Some colleges have partnered with companies to develop programs and pipelines that meet the student’s current and future needs. This type of partnership could also help students enter the workforce fresh out of graduation.

If, somehow, MOOCs are able to establish similar partnerships with companies and provide better opportunities for students to find work, there is a real incentive for people not to go to college and just register for MOOCs. This shift will not occur anytime soon, however, because the social pressure to go to college and get a degree still exists. Such pressure results in the ongoing issue of student debt in our country. When this pressure no longer exists, and when economics play a larger role in determining how students receive their education, it is at that point when MOOCs could potentially replace higher education as we know it.

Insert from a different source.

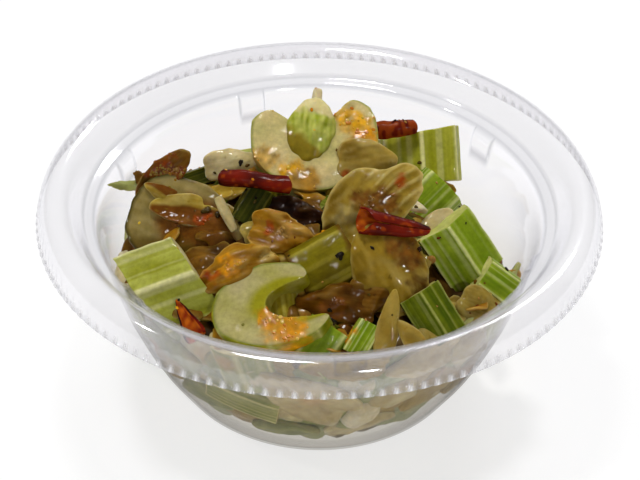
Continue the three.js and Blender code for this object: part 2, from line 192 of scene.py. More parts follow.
def welded(grid, marks=None):
    """A grid of points whose columns run round and join up, as corners, triangles that face
    outward, and the marks at each corner. Points at one place become one corner, which closes
    seams and poles."""
    index = np.arange(grid[..., 0].size).reshape(grid.shape[:2])
    a, b = index[:-1], index[1:]
    c, d = np.roll(b, -1, axis=1), np.roll(a, -1, axis=1)
    triangles = np.concatenate([np.stack(three, -1).reshape(-1, 3) for three in ((a, b, c), (a, c, d))])
    corners = grid.reshape(-1, 3)
    _, first, place = np.unique(np.round(corners, 4), axis=0, return_index=True, return_inverse=True)
    corners, triangles = corners[first], place.reshape(-1)[triangles]
    triangles = triangles[(triangles != np.roll(triangles, 1, axis=1)).all(axis=1)]
    a, b, c = (corners[triangles[:, k]] for k in (0, 1, 2))
    if (a * np.cross(b, c)).sum() <= 0:
        triangles = triangles[:, ::-1]
    return corners, triangles, {key: value.reshape(-1)[first] for key, value in (marks or {}).items()}


def piece(name, node, corners, triangles, material, paint=None, marks=None):
    """An object from corners in millimetres, which rides on the bowl and replaces a node. paint
    is a colour for each corner, and marks are further numbers for each corner, which its
    material reads."""
    mesh = bpy.data.meshes.new(name)
    mesh.vertices.add(len(corners))
    mesh.vertices.foreach_set("co", (corners * MM).astype(np.float32).ravel())
    mesh.loops.add(len(triangles) * 3)
    mesh.loops.foreach_set("vertex_index", triangles.astype(np.int32).ravel())
    mesh.polygons.add(len(triangles))
    mesh.polygons.foreach_set("loop_start", np.arange(0, len(triangles) * 3, 3, dtype=np.int32))
    mesh.polygons.foreach_set("use_smooth", np.ones(len(triangles), bool))
    mesh.update(calc_edges=True)
    if paint is not None:
        layer = mesh.color_attributes.new("paint", "FLOAT_COLOR", "POINT")
        full = np.concatenate([paint, np.ones((len(paint), 1))], axis=1)
        layer.data.foreach_set("color", full.astype(np.float32).ravel())
    for key, values in marks.items():
        mesh.attributes.new(key, "FLOAT", "POINT").data.foreach_set("value", values.astype(np.float32))
    mesh.validate()
    mesh.materials.append(material)
    made = placed(name, mesh)
    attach(made, "root")
    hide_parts(node)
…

In addition to its potential in higher education, MOOCs that feature instructor engagement will also benefit those taking courses to enrich their lives. Classes focused on learning an instrument, a foreign language, or how to cook would be enhanced by the presence of a live instructor, who can exchange feedback with the student on whether or not the assignments are being done properly. Programming courses on WizIQ, for example, allow students access to remote, virtual labs with live lab instructors to run programs practicing real world scenarios. This method is far more efficient than learning from a video-based course, or trying to understand course lessons on YouTube.

Where Will MOOCs Be Just Two Years From Now?

Within the next two years, MOOCs will quickly evolve from lacking teacher engagement to having a lot of teacher engagement. Right now, it’s essentially a model where computers are teaching students. This model is simply not sustainable in the long run without live student-teacher engagement. Teachers are the key that unlocks learning in these courses. They help students resolve issues and problems.

Will the biggest change in online education moving forward be putting live teachers at the center of the MOOC (not just on video)? We will know the answer very soon.

Harman Singh is the founder and chief executive of online learning platform WizIQ.